Ganger's group first tried a higher-level version of their mixed-mode SPICE/Verilog simulator, replacing the digital portions with Verilog behavioral models while keeping the analog portion modeled at the transistor level with SPICE. The result was a simulation that took nearly two hours for a 100-microsecond test. Engineers estimated that a 600-microsecond simulation would take ten hours, well beyond the specification.

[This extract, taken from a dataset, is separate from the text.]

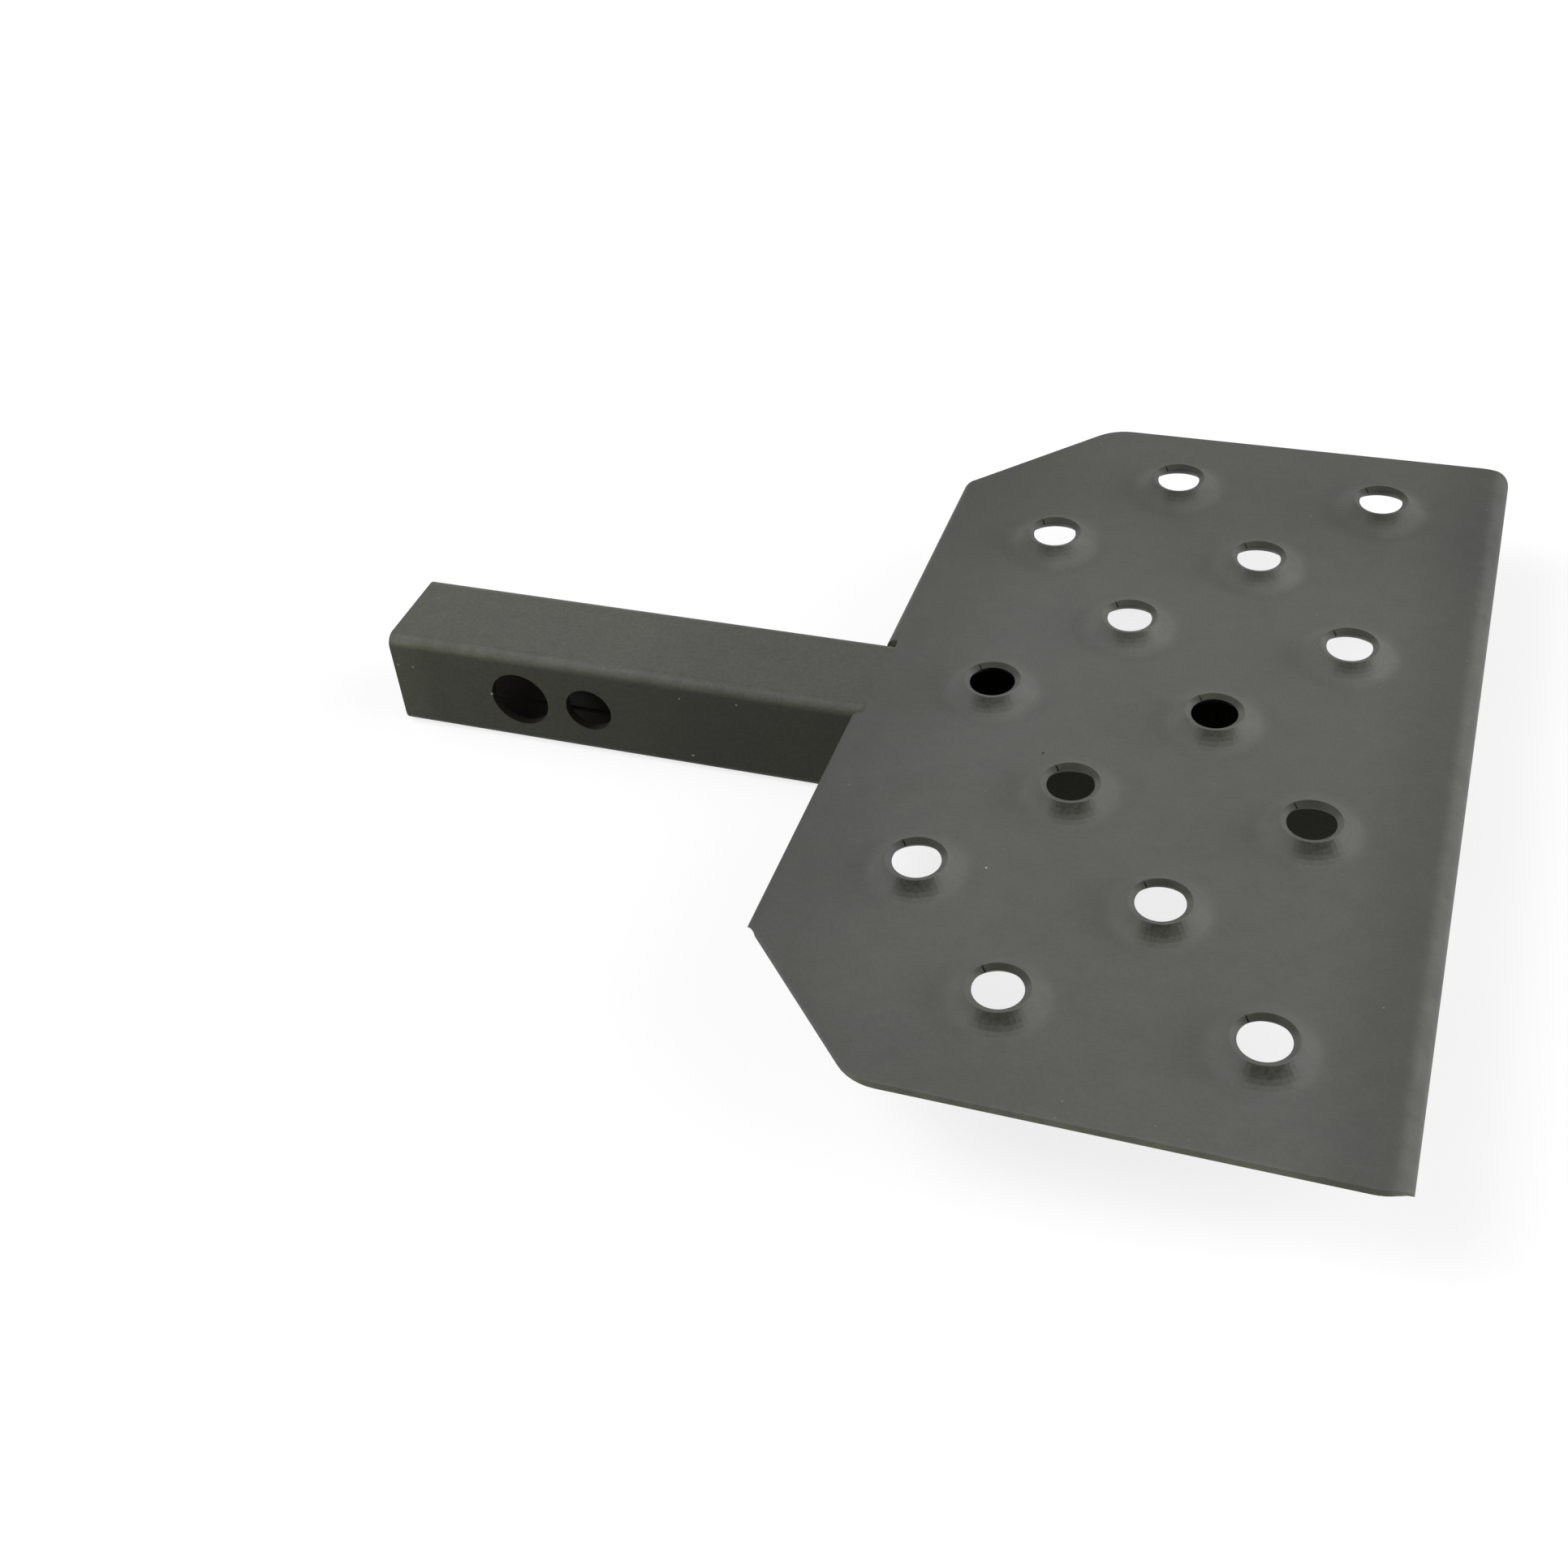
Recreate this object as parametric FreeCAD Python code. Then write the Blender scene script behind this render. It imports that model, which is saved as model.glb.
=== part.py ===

"The Simulink models exceeded our project specifications for required simulation speed. Accurate simulations can now be measured in minutes rather than hours or days."Yuan Yuan
Motorola
Solution
Granger's group found their solution with the high-performance, Simulink behavioral simulation environment. Simulink is ideal for mixed-signal simulations because it lets engineers achieve quality analog resolution with true continuous-time solvers and zero crossing methods without sacrificing simulation speed. Initial tests showed a Simulink model could run a 100-microsecond simulation with sub-picosecond resolution in just ten minutes, immediately eliminating the SPICE model from consideration.
In addition to simulation speed, engineers were able to take advantage of other capabilities that only Simulink could offer: support for analog mixed-signal systems, an extensive library of prepackaged blocks, and state-of-the-art zero crossing methods that let engineers maintain overall simulation speed while precisely detecting discontinuities in a signal.
While simulation speed was their primary concern, the WSSG group's decision to invest in Simulink was also influenced by other factors, including its availability for both PC and UNIX systems, ease-of-use, support for mixed-signal simulations, and handling of multi-rate system sampling.
Having met project requirements with the pure Simulink model, WSSG engineers then took advantage of Simulink's mixed-signal capabilities and investigated the tradeoffs between simulation speed and resolution. They improved results even further by replacing some analog component models with discrete approximations and by using Real-Time Workshop to automatically generate C code from the Simulink model.
Summing up the experience, Jeff Ganger said "Our reservations about using a behavioral modeling tool like Simulink disappeared once the tests were completed. Simulink has proven itself with our team as an industrial-strength design and simulation environment."
Results
- Accelerated simulations. The modified simulation ran at an impressive 2.5 minutes per 100-microsecond simulation, significantly faster than specification requirements.
- Seamless C coding. The team took advantage of the seamless C interface in Simulink. They recoded computationally intensive components of the models in C and reduced the simulation time still further, to just 1.2 minutes.
- Transferable technology. Having used Simulink to meet the WSSG's demands, the proven Simulink technology could then be used by other PC- and UNIX-based systems at Motorola.